Aim | Select the lines that contain "with" and copy each of them.

Collected data |
════
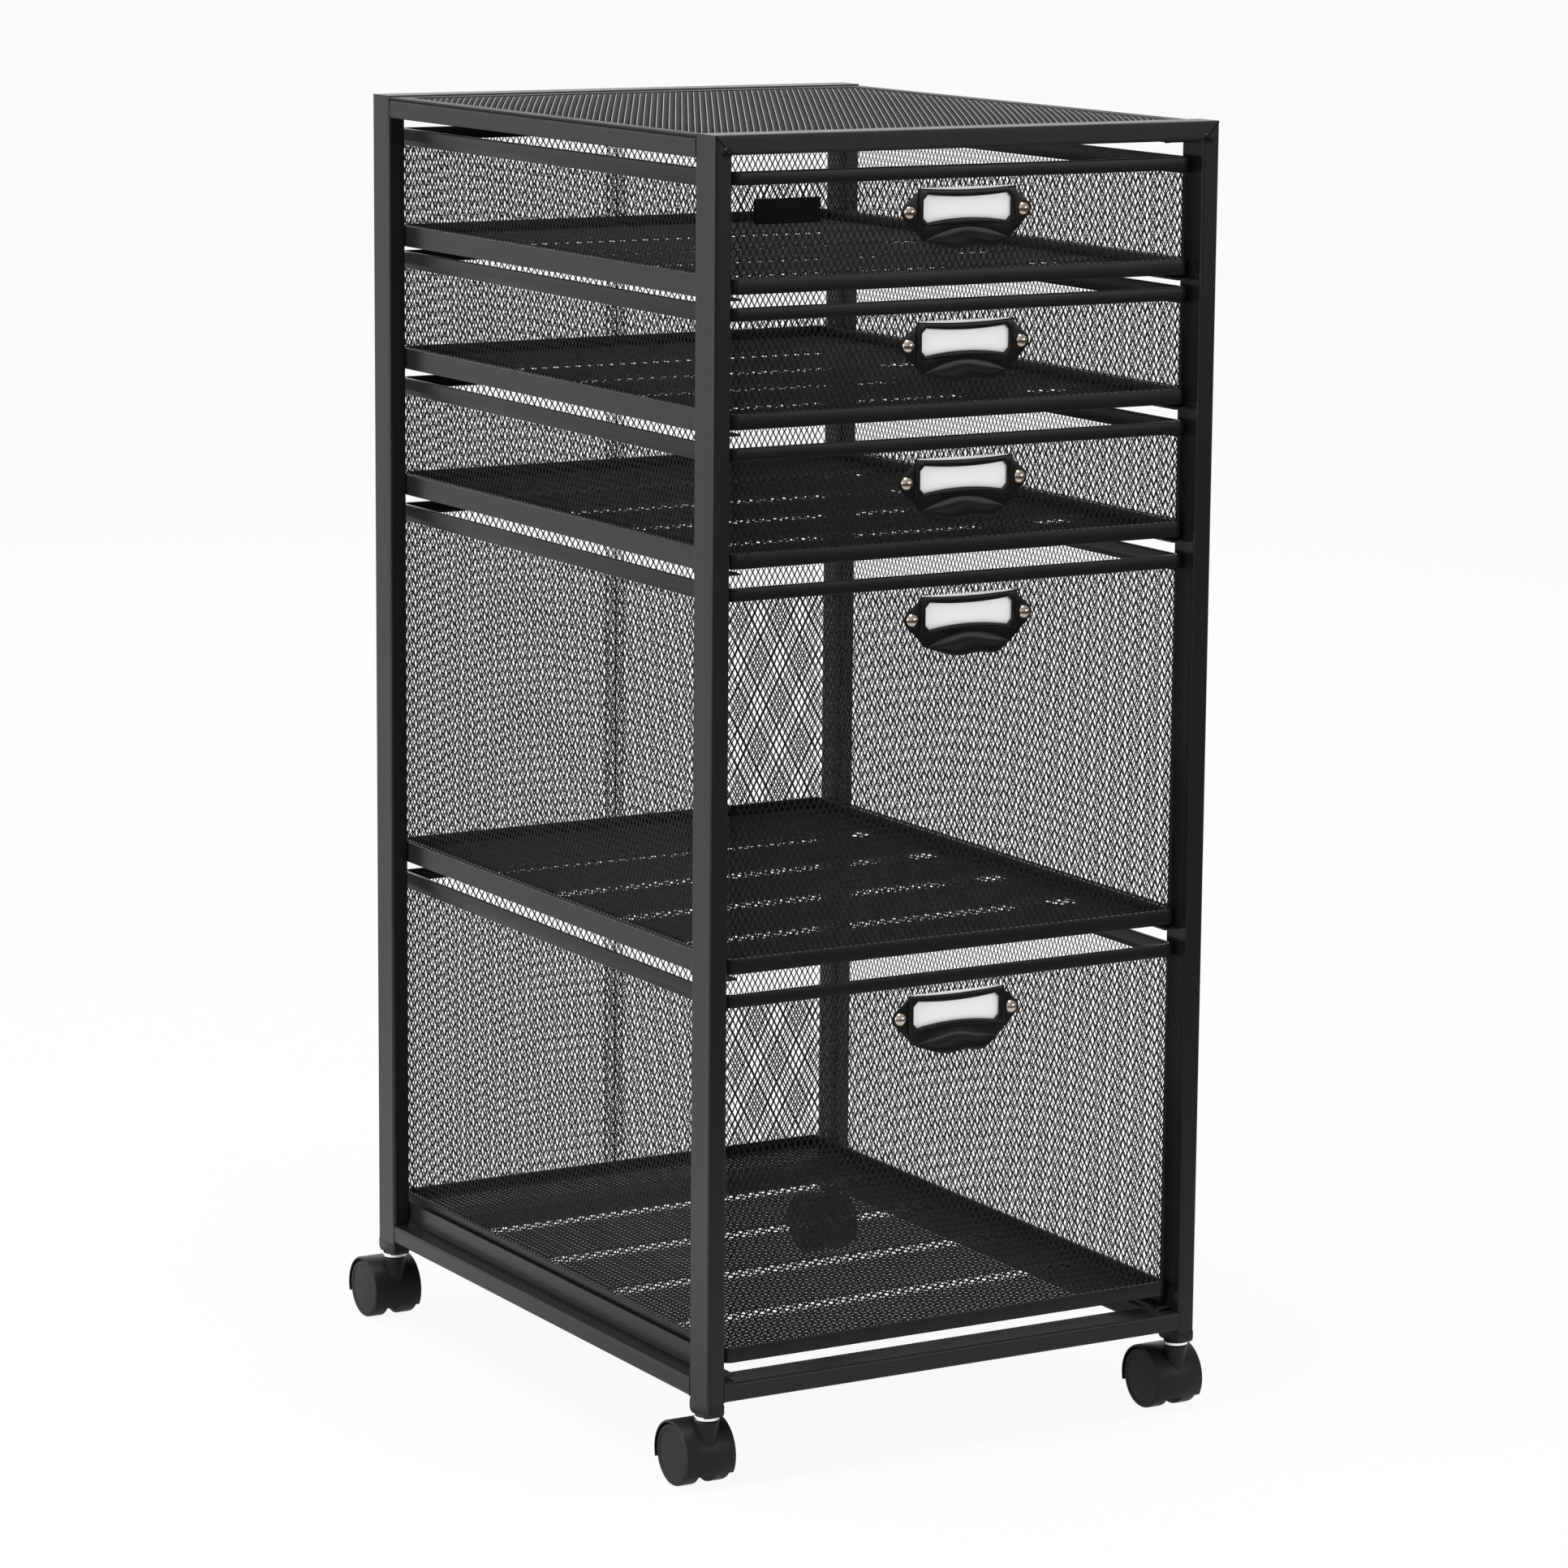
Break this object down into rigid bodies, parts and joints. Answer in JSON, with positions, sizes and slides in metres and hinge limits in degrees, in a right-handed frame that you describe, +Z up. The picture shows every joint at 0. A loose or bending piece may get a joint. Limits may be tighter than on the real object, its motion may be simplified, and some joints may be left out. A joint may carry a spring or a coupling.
{
  "type": "rolling mesh drawer cart",
  "caption": "Open steel-tube drawer cart on swivel casters, with shallow mesh drawers over deep mesh file drawers, label pulls and a mesh top panel.",
  "frame": {"origin": "on the floor under the middle of the whole cart, casters and pulls included", "axes": "+Z up, +X to the right as seen from the front, -Y out of the front, the way the drawers open"},
  "size_m": [0.3018, 0.3856, 0.6565],
  "materials": {
    "frame_paint": "fine-grained satin powder coat",
    "drawer_paint": "fine-grained satin powder coat",
    "mesh_paint": "powder-coated expanded metal",
    "pull_paint": "smooth semi-gloss paint",
    "card": "uncoated white card",
    "rivet_metal": "satin, slightly worn",
    "badge_plastic": "matte",
    "caster_plastic": "satin moulded plastic",
    "wheel_plastic": "matte moulded plastic",
    "axle_steel": "bright",
    "zinc_steel": "zinc plated"
  },
  "bodies": {
    "frame": {"front_left_post": "frame_paint", "front_right_post": "frame_paint", "rear_left_post": "frame_paint", "rear_right_post": "frame_paint", "top_rails": "frame_paint", "bottom_rails": "frame_paint", "corner_bosses": "frame_paint", "top_mesh": "mesh_paint", "top_mesh_hem": "mesh_paint", "runners_left": "frame_paint", "runners_right": "frame_paint", "post_sockets": "caster_plastic", "caster_stems": "zinc_steel"},
    "drawer_1": {"drawer_1_rims": "drawer_paint", "drawer_1_walls": "mesh_paint", "drawer_1_floor": "mesh_paint", "drawer_1_label_pull": "pull_paint", "drawer_1_label_card": "card", "drawer_1_rivets": "rivet_metal", "badge_plate": "badge_plastic"},
    "drawer_2": {"drawer_2_rims": "drawer_paint", "drawer_2_walls": "mesh_paint", "drawer_2_floor": "mesh_paint", "drawer_2_label_pull": "pull_paint", "drawer_2_label_card": "card", "drawer_2_rivets": "rivet_metal"},
    "drawer_3": {"drawer_3_rims": "drawer_paint", "drawer_3_walls": "mesh_paint", "drawer_3_floor": "mesh_paint", "drawer_3_label_pull": "pull_paint", "drawer_3_label_card": "card", "drawer_3_rivets": "rivet_metal"},
    "drawer_4": {"drawer_4_rims": "drawer_paint", "drawer_4_walls": "mesh_paint", "drawer_4_floor": "mesh_paint", "drawer_4_label_pull": "pull_paint", "drawer_4_label_card": "card", "drawer_4_rivets": "rivet_metal"},
    "drawer_5": {"drawer_5_rims": "drawer_paint", "drawer_5_walls": "mesh_paint", "drawer_5_floor": "mesh_paint", "drawer_5_label_pull": "pull_paint", "drawer_5_label_card": "card", "drawer_5_rivets": "rivet_metal"},
    "front_left_caster": {"front_left_caster_housing": "caster_plastic", "front_left_caster_axle": "axle_steel"},
    "front_left_wheel_a": {"front_left_caster_wheel_a": "wheel_plastic"},
    "front_left_wheel_b": {"front_left_caster_wheel_b": "wheel_plastic"},
    "front_right_caster": {"front_right_caster_housing": "caster_plastic", "front_right_caster_axle": "axle_steel"},
    "front_right_wheel_a": {"front_right_caster_wheel_a": "wheel_plastic"},
    "front_right_wheel_b": {"front_right_caster_wheel_b": "wheel_plastic"},
    "rear_left_caster": {"rear_left_caster_housing": "caster_plastic", "rear_left_caster_axle": "axle_steel"},
    "rear_left_wheel_a": {"rear_left_caster_wheel_a": "wheel_plastic"},
    "rear_left_wheel_b": {"rear_left_caster_wheel_b": "wheel_plastic"},
    "rear_right_caster": {"rear_right_caster_housing": "caster_plastic", "rear_right_caster_axle": "axle_steel"},
    "rear_right_wheel_a": {"rear_right_caster_wheel_a": "wheel_plastic"},
    "rear_right_wheel_b": {"rear_right_caster_wheel_b": "wheel_plastic"}
  },
  "joints": [
    {"name": "drawer_1_slide", "type": "slide", "parent": "frame", "child": "drawer_1", "axis": [0, -1, 0], "range_m": [0, 0.27]},
    {"name": "drawer_2_slide", "type": "slide", "parent": "frame", "child": "drawer_2", "axis": [0, -1, 0], "range_m": [0, 0.27]},
    {"name": "drawer_3_slide", "type": "slide", "parent": "frame", "child": "drawer_3", "axis": [0, -1, 0], "range_m": [0, 0.27]},
    {"name": "drawer_4_slide", "type": "slide", "parent": "frame", "child": "drawer_4", "axis": [0, -1, 0], "range_m": [0, 0.27]},
    {"name": "drawer_5_slide", "type": "slide", "parent": "frame", "child": "drawer_5", "axis": [0, -1, 0], "range_m": [0, 0.27]},
    {"name": "front_left_swivel", "type": "hinge", "parent": "frame", "child": "front_left_caster", "pos_m": [-0.13725, -0.179, 0.0335], "axis": [0, 0, 1], "continuous": true},
    {"name": "front_left_wheel_a_spin", "type": "hinge", "parent": "front_left_caster", "child": "front_left_wheel_a", "pos_m": [-0.13725, -0.1675, 0.0155], "axis": [1, 0, 0], "continuous": true},
    {"name": "front_left_wheel_b_spin", "type": "hinge", "parent": "front_left_caster", "child": "front_left_wheel_b", "pos_m": [-0.13725, -0.1675, 0.0155], "axis": [1, 0, 0], "continuous": true},
    {"name": "front_right_swivel", "type": "hinge", "parent": "frame", "child": "front_right_caster", "pos_m": [0.13725, -0.179, 0.0335], "axis": [0, 0, 1], "continuous": true},
    {"name": "front_right_wheel_a_spin", "type": "hinge", "parent": "front_right_caster", "child": "front_right_wheel_a", "pos_m": [0.13725, -0.1675, 0.0155], "axis": [1, 0, 0], "continuous": true},
    {"name": "front_right_wheel_b_spin", "type": "hinge", "parent": "front_right_caster", "child": "front_right_wheel_b", "pos_m": [0.13725, -0.1675, 0.0155], "axis": [1, 0, 0], "continuous": true},
    {"name": "rear_left_swivel", "type": "hinge", "parent": "frame", "child": "rear_left_caster", "pos_m": [-0.13725, 0.164, 0.0335], "axis": [0, 0, 1], "continuous": true},
    {"name": "rear_left_wheel_a_spin", "type": "hinge", "parent": "rear_left_caster", "child": "rear_left_wheel_a", "pos_m": [-0.13725, 0.1755, 0.0155], "axis": [1, 0, 0], "continuous": true},
    {"name": "rear_left_wheel_b_spin", "type": "hinge", "parent": "rear_left_caster", "child": "rear_left_wheel_b", "pos_m": [-0.13725, 0.1755, 0.0155], "axis": [1, 0, 0], "continuous": true},
    {"name": "rear_right_swivel", "type": "hinge", "parent": "frame", "child": "rear_right_caster", "pos_m": [0.13725, 0.164, 0.0335], "axis": [0, 0, 1], "continuous": true},
    {"name": "rear_right_wheel_a_spin", "type": "hinge", "parent": "rear_right_caster", "child": "rear_right_wheel_a", "pos_m": [0.13725, 0.1755, 0.0155], "axis": [1, 0, 0], "continuous": true},
    {"name": "rear_right_wheel_b_spin", "type": "hinge", "parent": "rear_right_caster", "child": "rear_right_wheel_b", "pos_m": [0.13725, 0.1755, 0.0155], "axis": [1, 0, 0], "continuous": true}
  ]
}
════
Solution to the exercise |
Break this object down into rigid bodies, parts and joints. Answer in JSON, with positions, sizes and slides in metres and hinge limits in degrees, in a right-handed frame that you describe, +Z up. The picture shows every joint at 0. A loose or bending piece may get a joint. Limits may be tighter than on the real object, its motion may be simplified, and some joints may be left out. A joint may carry a spring or a coupling.
  "caption": "Open steel-tube drawer cart on swivel casters, with shallow mesh drawers over deep mesh file drawers, label pulls and a mesh top panel.",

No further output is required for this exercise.